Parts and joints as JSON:
•••

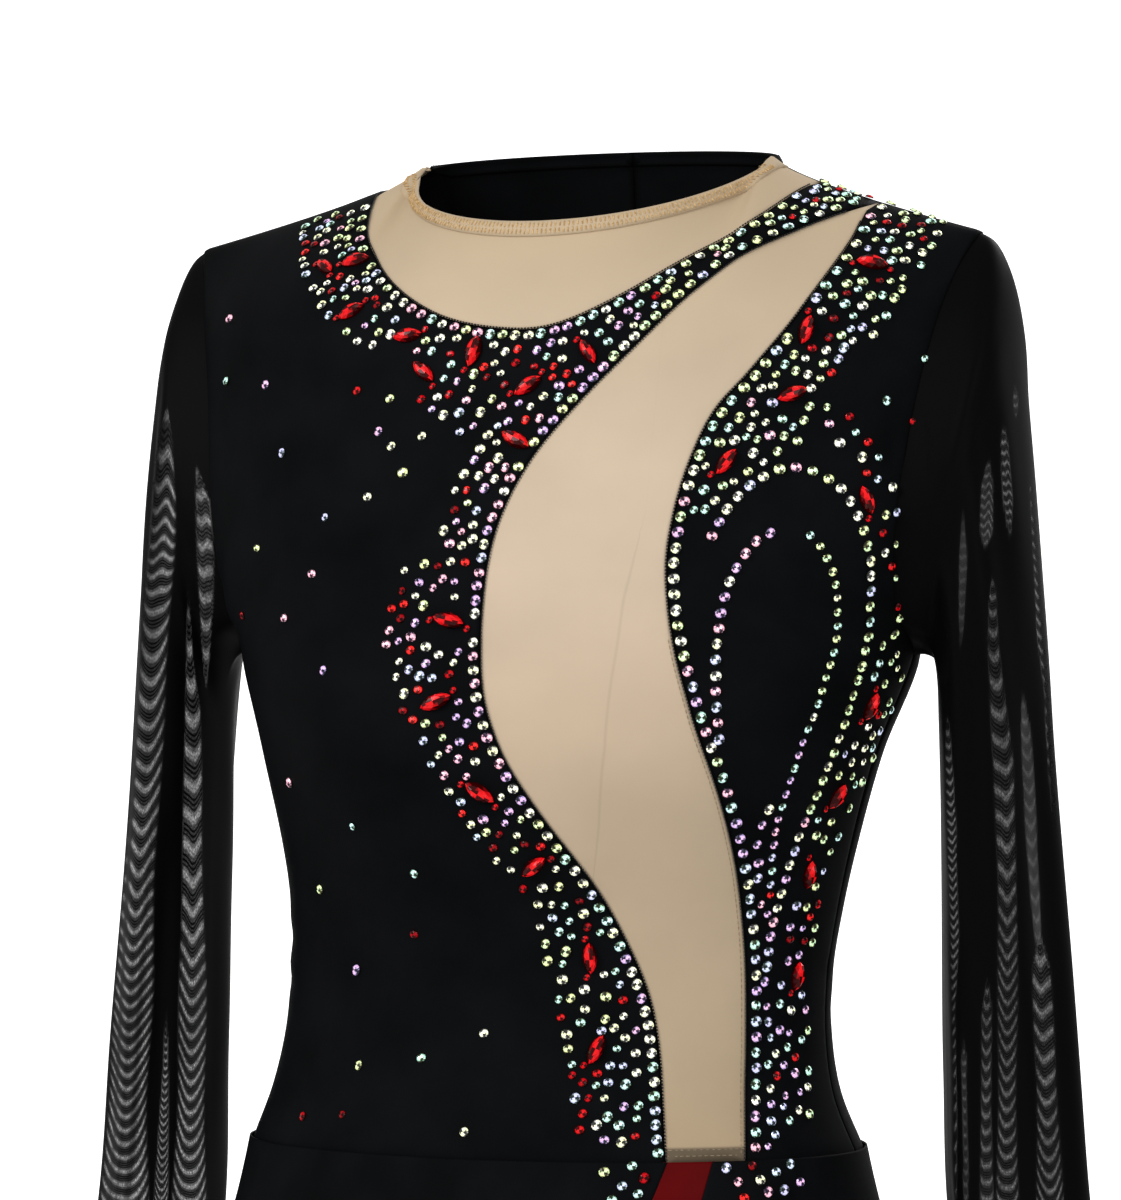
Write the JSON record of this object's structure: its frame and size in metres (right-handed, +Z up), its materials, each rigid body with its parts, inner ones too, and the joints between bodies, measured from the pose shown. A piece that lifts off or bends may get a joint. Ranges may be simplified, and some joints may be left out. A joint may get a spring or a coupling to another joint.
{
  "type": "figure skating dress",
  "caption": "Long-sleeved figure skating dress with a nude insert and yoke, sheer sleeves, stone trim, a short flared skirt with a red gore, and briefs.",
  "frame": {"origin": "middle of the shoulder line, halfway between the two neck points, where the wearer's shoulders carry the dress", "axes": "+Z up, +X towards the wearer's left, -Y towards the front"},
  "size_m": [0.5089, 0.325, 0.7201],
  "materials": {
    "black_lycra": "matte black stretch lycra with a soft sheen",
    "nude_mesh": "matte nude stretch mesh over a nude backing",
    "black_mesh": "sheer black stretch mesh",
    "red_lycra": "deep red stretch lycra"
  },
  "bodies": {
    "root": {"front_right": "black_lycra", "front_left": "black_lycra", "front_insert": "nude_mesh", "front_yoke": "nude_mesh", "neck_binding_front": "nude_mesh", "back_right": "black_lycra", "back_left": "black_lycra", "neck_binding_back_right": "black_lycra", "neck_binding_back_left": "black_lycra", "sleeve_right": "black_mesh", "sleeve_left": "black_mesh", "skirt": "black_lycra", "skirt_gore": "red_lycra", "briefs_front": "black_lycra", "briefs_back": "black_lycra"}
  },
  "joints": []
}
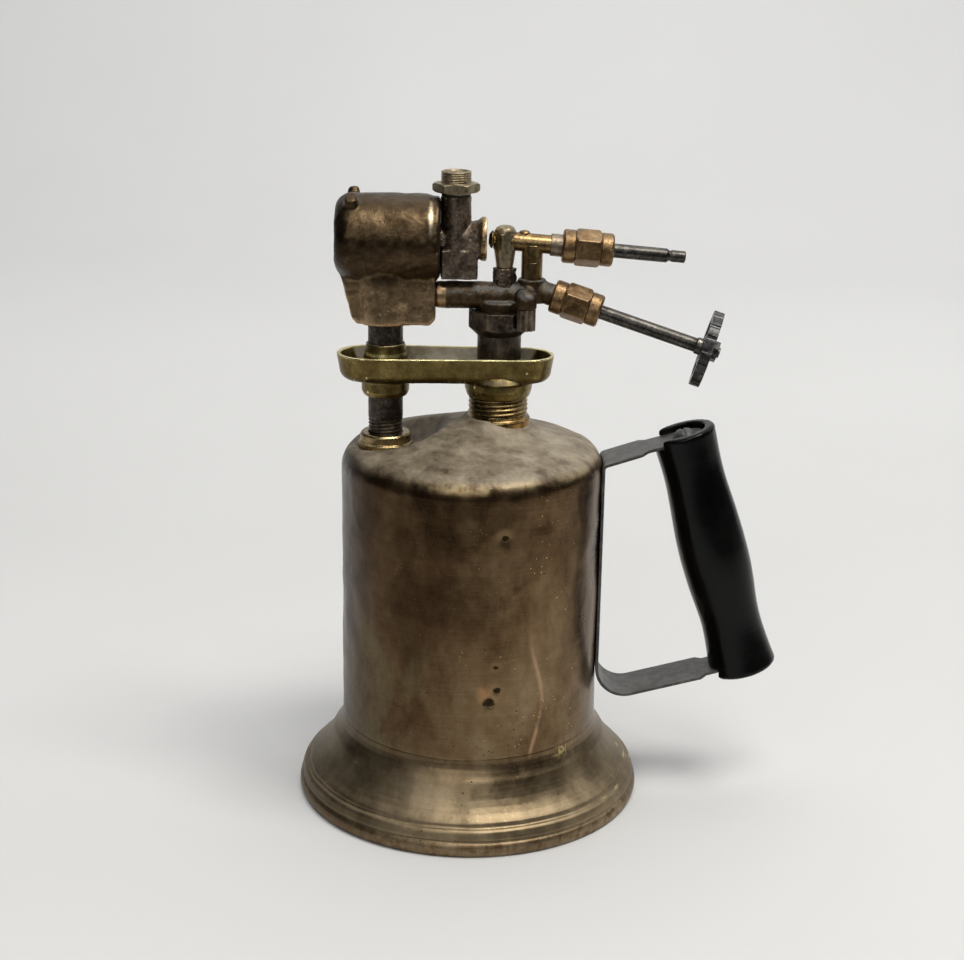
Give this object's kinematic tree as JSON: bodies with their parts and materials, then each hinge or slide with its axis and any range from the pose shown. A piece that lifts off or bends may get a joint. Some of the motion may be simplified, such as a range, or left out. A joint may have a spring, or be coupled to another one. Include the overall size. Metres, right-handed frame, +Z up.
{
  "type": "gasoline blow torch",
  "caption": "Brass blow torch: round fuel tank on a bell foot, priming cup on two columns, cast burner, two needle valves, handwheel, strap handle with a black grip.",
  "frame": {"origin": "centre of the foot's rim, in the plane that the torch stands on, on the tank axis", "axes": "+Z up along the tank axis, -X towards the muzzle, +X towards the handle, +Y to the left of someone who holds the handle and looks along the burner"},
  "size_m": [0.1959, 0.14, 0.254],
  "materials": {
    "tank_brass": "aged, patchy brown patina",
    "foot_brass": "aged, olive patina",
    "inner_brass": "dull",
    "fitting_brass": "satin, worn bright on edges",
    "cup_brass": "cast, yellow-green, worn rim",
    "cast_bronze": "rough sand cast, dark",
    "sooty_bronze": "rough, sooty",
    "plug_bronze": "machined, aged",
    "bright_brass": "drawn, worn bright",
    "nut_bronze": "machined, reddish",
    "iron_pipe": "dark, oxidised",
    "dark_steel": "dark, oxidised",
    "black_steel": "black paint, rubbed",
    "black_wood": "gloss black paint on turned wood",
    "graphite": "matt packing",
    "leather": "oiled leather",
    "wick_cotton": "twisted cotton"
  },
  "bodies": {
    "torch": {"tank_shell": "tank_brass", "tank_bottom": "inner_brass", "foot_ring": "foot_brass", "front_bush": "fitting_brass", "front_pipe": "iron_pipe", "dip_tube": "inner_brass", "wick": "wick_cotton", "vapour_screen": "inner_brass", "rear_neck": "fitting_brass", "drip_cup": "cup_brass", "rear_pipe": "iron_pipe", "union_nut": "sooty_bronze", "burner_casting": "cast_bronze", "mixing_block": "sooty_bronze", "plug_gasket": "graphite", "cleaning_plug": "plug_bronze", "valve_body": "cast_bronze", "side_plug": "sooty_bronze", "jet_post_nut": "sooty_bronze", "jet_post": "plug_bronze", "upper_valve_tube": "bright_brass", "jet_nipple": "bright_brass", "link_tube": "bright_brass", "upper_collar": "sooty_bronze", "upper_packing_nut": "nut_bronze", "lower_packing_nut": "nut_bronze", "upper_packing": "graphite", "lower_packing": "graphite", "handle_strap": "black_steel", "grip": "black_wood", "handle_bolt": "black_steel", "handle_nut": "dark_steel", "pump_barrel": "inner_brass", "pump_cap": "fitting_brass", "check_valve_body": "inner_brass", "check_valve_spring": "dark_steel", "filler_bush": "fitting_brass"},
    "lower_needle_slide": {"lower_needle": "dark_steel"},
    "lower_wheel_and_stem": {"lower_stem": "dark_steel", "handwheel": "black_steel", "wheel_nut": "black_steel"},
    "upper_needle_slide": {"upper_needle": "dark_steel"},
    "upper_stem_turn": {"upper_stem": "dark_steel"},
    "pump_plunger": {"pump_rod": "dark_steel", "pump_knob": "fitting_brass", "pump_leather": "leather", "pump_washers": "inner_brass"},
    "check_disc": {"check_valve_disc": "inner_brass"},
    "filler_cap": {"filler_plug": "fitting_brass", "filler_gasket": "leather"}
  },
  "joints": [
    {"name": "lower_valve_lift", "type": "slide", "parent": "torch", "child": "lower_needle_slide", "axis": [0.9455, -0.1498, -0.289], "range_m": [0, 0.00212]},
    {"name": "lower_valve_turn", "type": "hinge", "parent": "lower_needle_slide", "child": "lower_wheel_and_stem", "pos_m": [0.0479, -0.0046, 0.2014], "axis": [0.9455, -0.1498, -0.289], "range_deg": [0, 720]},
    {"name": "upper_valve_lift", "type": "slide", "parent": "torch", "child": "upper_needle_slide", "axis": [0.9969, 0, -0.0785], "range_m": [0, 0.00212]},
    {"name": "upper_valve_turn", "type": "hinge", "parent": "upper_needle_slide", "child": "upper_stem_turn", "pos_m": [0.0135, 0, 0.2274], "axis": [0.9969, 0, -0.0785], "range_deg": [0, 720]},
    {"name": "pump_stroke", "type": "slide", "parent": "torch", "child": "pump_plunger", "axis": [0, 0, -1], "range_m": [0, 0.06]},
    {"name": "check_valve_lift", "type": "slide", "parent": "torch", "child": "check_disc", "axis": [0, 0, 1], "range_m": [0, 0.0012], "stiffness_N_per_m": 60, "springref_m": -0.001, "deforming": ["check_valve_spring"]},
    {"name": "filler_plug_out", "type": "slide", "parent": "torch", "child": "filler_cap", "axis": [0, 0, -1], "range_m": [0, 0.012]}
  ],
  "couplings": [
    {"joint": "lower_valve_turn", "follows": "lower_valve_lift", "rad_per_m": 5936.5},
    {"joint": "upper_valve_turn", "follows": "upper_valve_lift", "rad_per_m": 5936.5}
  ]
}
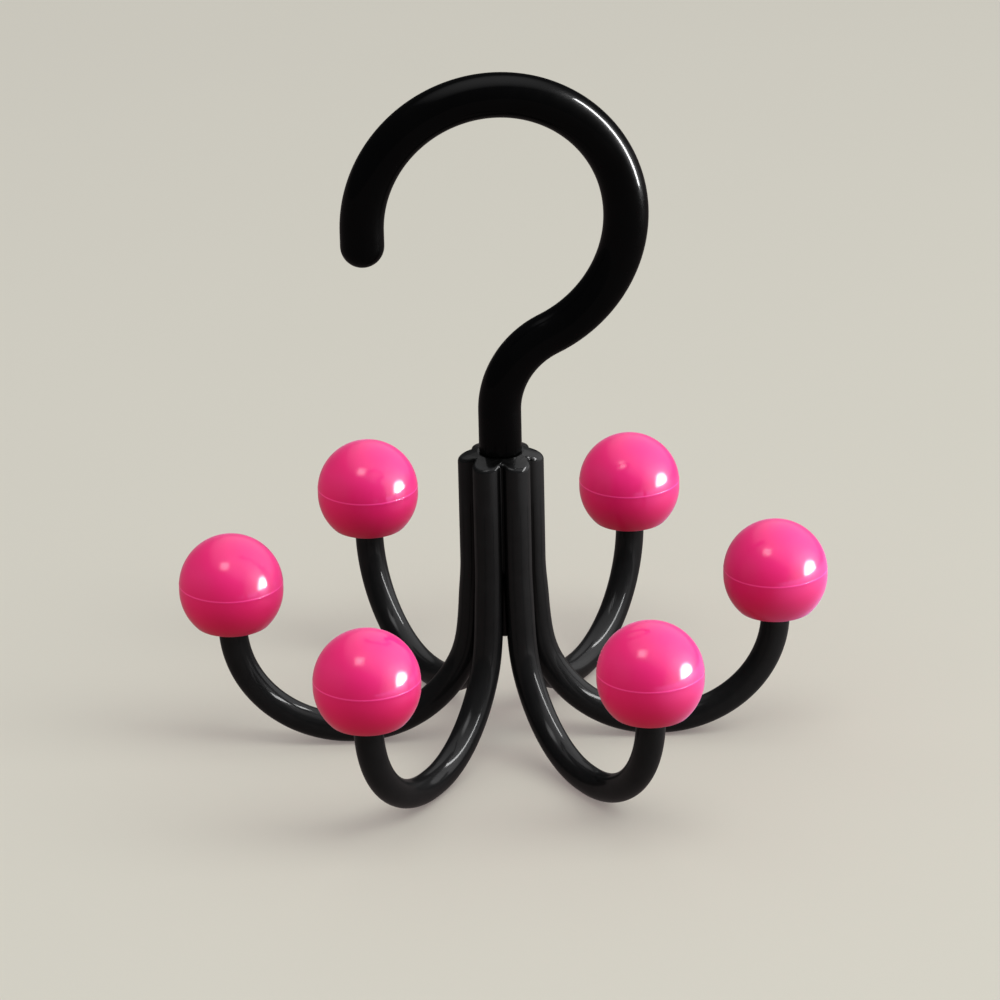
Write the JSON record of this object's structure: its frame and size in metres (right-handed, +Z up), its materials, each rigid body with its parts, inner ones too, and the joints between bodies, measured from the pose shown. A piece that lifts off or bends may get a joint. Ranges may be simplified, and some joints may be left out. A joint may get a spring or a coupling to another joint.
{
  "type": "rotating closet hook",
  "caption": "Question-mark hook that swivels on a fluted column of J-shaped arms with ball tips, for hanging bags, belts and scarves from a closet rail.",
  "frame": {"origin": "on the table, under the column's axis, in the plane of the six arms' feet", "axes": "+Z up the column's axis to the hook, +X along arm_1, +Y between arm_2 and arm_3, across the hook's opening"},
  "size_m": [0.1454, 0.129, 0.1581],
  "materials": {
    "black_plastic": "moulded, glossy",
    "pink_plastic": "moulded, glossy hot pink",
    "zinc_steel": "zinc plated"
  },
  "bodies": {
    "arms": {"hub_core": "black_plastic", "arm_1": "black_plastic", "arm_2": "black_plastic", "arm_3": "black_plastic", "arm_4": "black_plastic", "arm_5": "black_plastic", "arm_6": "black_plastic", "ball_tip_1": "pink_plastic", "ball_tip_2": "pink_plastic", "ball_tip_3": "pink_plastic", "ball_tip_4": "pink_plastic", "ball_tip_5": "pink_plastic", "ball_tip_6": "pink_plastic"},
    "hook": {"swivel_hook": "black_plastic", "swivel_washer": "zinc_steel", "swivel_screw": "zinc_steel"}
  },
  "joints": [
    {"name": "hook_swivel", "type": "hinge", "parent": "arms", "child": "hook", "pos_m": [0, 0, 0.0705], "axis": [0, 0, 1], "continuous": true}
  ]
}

•••

Required task
The records above are to be reproduced exactly; the pictures are to be left out.

Task output
Write the JSON record of this object's structure: its frame and size in metres (right-handed, +Z up), its materials, each rigid body with its parts, inner ones too, and the joints between bodies, measured from the pose shown. A piece that lifts off or bends may get a joint. Ranges may be simplified, and some joints may be left out. A joint may get a spring or a coupling to another joint.
{
  "type": "figure skating dress",
  "caption": "Long-sleeved figure skating dress with a nude insert and yoke, sheer sleeves, stone trim, a short flared skirt with a red gore, and briefs.",
  "frame": {"origin": "middle of the shoulder line, halfway between the two neck points, where the wearer's shoulders carry the dress", "axes": "+Z up, +X towards the wearer's left, -Y towards the front"},
  "size_m": [0.5089, 0.325, 0.7201],
  "materials": {
    "black_lycra": "matte black stretch lycra with a soft sheen",
    "nude_mesh": "matte nude stretch mesh over a nude backing",
    "black_mesh": "sheer black stretch mesh",
    "red_lycra": "deep red stretch lycra"
  },
  "bodies": {
    "root": {"front_right": "black_lycra", "front_left": "black_lycra", "front_insert": "nude_mesh", "front_yoke": "nude_mesh", "neck_binding_front": "nude_mesh", "back_right": "black_lycra", "back_left": "black_lycra", "neck_binding_back_right": "black_lycra", "neck_binding_back_left": "black_lycra", "sleeve_right": "black_mesh", "sleeve_left": "black_mesh", "skirt": "black_lycra", "skirt_gore": "red_lycra", "briefs_front": "black_lycra", "briefs_back": "black_lycra"}
  },
  "joints": []
}
Give this object's kinematic tree as JSON: bodies with their parts and materials, then each hinge or slide with its axis and any range from the pose shown. A piece that lifts off or bends may get a joint. Some of the motion may be simplified, such as a range, or left out. A joint may have a spring, or be coupled to another one. Include the overall size. Metres, right-handed frame, +Z up.
{
  "type": "gasoline blow torch",
  "caption": "Brass blow torch: round fuel tank on a bell foot, priming cup on two columns, cast burner, two needle valves, handwheel, strap handle with a black grip.",
  "frame": {"origin": "centre of the foot's rim, in the plane that the torch stands on, on the tank axis", "axes": "+Z up along the tank axis, -X towards the muzzle, +X towards the handle, +Y to the left of someone who holds the handle and looks along the burner"},
  "size_m": [0.1959, 0.14, 0.254],
  "materials": {
    "tank_brass": "aged, patchy brown patina",
    "foot_brass": "aged, olive patina",
    "inner_brass": "dull",
    "fitting_brass": "satin, worn bright on edges",
    "cup_brass": "cast, yellow-green, worn rim",
    "cast_bronze": "rough sand cast, dark",
    "sooty_bronze": "rough, sooty",
    "plug_bronze": "machined, aged",
    "bright_brass": "drawn, worn bright",
    "nut_bronze": "machined, reddish",
    "iron_pipe": "dark, oxidised",
    "dark_steel": "dark, oxidised",
    "black_steel": "black paint, rubbed",
    "black_wood": "gloss black paint on turned wood",
    "graphite": "matt packing",
    "leather": "oiled leather",
    "wick_cotton": "twisted cotton"
  },
  "bodies": {
    "torch": {"tank_shell": "tank_brass", "tank_bottom": "inner_brass", "foot_ring": "foot_brass", "front_bush": "fitting_brass", "front_pipe": "iron_pipe", "dip_tube": "inner_brass", "wick": "wick_cotton", "vapour_screen": "inner_brass", "rear_neck": "fitting_brass", "drip_cup": "cup_brass", "rear_pipe": "iron_pipe", "union_nut": "sooty_bronze", "burner_casting": "cast_bronze", "mixing_block": "sooty_bronze", "plug_gasket": "graphite", "cleaning_plug": "plug_bronze", "valve_body": "cast_bronze", "side_plug": "sooty_bronze", "jet_post_nut": "sooty_bronze", "jet_post": "plug_bronze", "upper_valve_tube": "bright_brass", "jet_nipple": "bright_brass", "link_tube": "bright_brass", "upper_collar": "sooty_bronze", "upper_packing_nut": "nut_bronze", "lower_packing_nut": "nut_bronze", "upper_packing": "graphite", "lower_packing": "graphite", "handle_strap": "black_steel", "grip": "black_wood", "handle_bolt": "black_steel", "handle_nut": "dark_steel", "pump_barrel": "inner_brass", "pump_cap": "fitting_brass", "check_valve_body": "inner_brass", "check_valve_spring": "dark_steel", "filler_bush": "fitting_brass"},
    "lower_needle_slide": {"lower_needle": "dark_steel"},
    "lower_wheel_and_stem": {"lower_stem": "dark_steel", "handwheel": "black_steel", "wheel_nut": "black_steel"},
    "upper_needle_slide": {"upper_needle": "dark_steel"},
    "upper_stem_turn": {"upper_stem": "dark_steel"},
    "pump_plunger": {"pump_rod": "dark_steel", "pump_knob": "fitting_brass", "pump_leather": "leather", "pump_washers": "inner_brass"},
    "check_disc": {"check_valve_disc": "inner_brass"},
    "filler_cap": {"filler_plug": "fitting_brass", "filler_gasket": "leather"}
  },
  "joints": [
    {"name": "lower_valve_lift", "type": "slide", "parent": "torch", "child": "lower_needle_slide", "axis": [0.9455, -0.1498, -0.289], "range_m": [0, 0.00212]},
    {"name": "lower_valve_turn", "type": "hinge", "parent": "lower_needle_slide", "child": "lower_wheel_and_stem", "pos_m": [0.0479, -0.0046, 0.2014], "axis": [0.9455, -0.1498, -0.289], "range_deg": [0, 720]},
    {"name": "upper_valve_lift", "type": "slide", "parent": "torch", "child": "upper_needle_slide", "axis": [0.9969, 0, -0.0785], "range_m": [0, 0.00212]},
    {"name": "upper_valve_turn", "type": "hinge", "parent": "upper_needle_slide", "child": "upper_stem_turn", "pos_m": [0.0135, 0, 0.2274], "axis": [0.9969, 0, -0.0785], "range_deg": [0, 720]},
    {"name": "pump_stroke", "type": "slide", "parent": "torch", "child": "pump_plunger", "axis": [0, 0, -1], "range_m": [0, 0.06]},
    {"name": "check_valve_lift", "type": "slide", "parent": "torch", "child": "check_disc", "axis": [0, 0, 1], "range_m": [0, 0.0012], "stiffness_N_per_m": 60, "springref_m": -0.001, "deforming": ["check_valve_spring"]},
    {"name": "filler_plug_out", "type": "slide", "parent": "torch", "child": "filler_cap", "axis": [0, 0, -1], "range_m": [0, 0.012]}
  ],
  "couplings": [
    {"joint": "lower_valve_turn", "follows": "lower_valve_lift", "rad_per_m": 5936.5},
    {"joint": "upper_valve_turn", "follows": "upper_valve_lift", "rad_per_m": 5936.5}
  ]
}
Write the JSON record of this object's structure: its frame and size in metres (right-handed, +Z up), its materials, each rigid body with its parts, inner ones too, and the joints between bodies, measured from the pose shown. A piece that lifts off or bends may get a joint. Ranges may be simplified, and some joints may be left out. A joint may get a spring or a coupling to another joint.
{
  "type": "rotating closet hook",
  "caption": "Question-mark hook that swivels on a fluted column of J-shaped arms with ball tips, for hanging bags, belts and scarves from a closet rail.",
  "frame": {"origin": "on the table, under the column's axis, in the plane of the six arms' feet", "axes": "+Z up the column's axis to the hook, +X along arm_1, +Y between arm_2 and arm_3, across the hook's opening"},
  "size_m": [0.1454, 0.129, 0.1581],
  "materials": {
    "black_plastic": "moulded, glossy",
    "pink_plastic": "moulded, glossy hot pink",
    "zinc_steel": "zinc plated"
  },
  "bodies": {
    "arms": {"hub_core": "black_plastic", "arm_1": "black_plastic", "arm_2": "black_plastic", "arm_3": "black_plastic", "arm_4": "black_plastic", "arm_5": "black_plastic", "arm_6": "black_plastic", "ball_tip_1": "pink_plastic", "ball_tip_2": "pink_plastic", "ball_tip_3": "pink_plastic", "ball_tip_4": "pink_plastic", "ball_tip_5": "pink_plastic", "ball_tip_6": "pink_plastic"},
    "hook": {"swivel_hook": "black_plastic", "swivel_washer": "zinc_steel", "swivel_screw": "zinc_steel"}
  },
  "joints": [
    {"name": "hook_swivel", "type": "hinge", "parent": "arms", "child": "hook", "pos_m": [0, 0, 0.0705], "axis": [0, 0, 1], "continuous": true}
  ]
}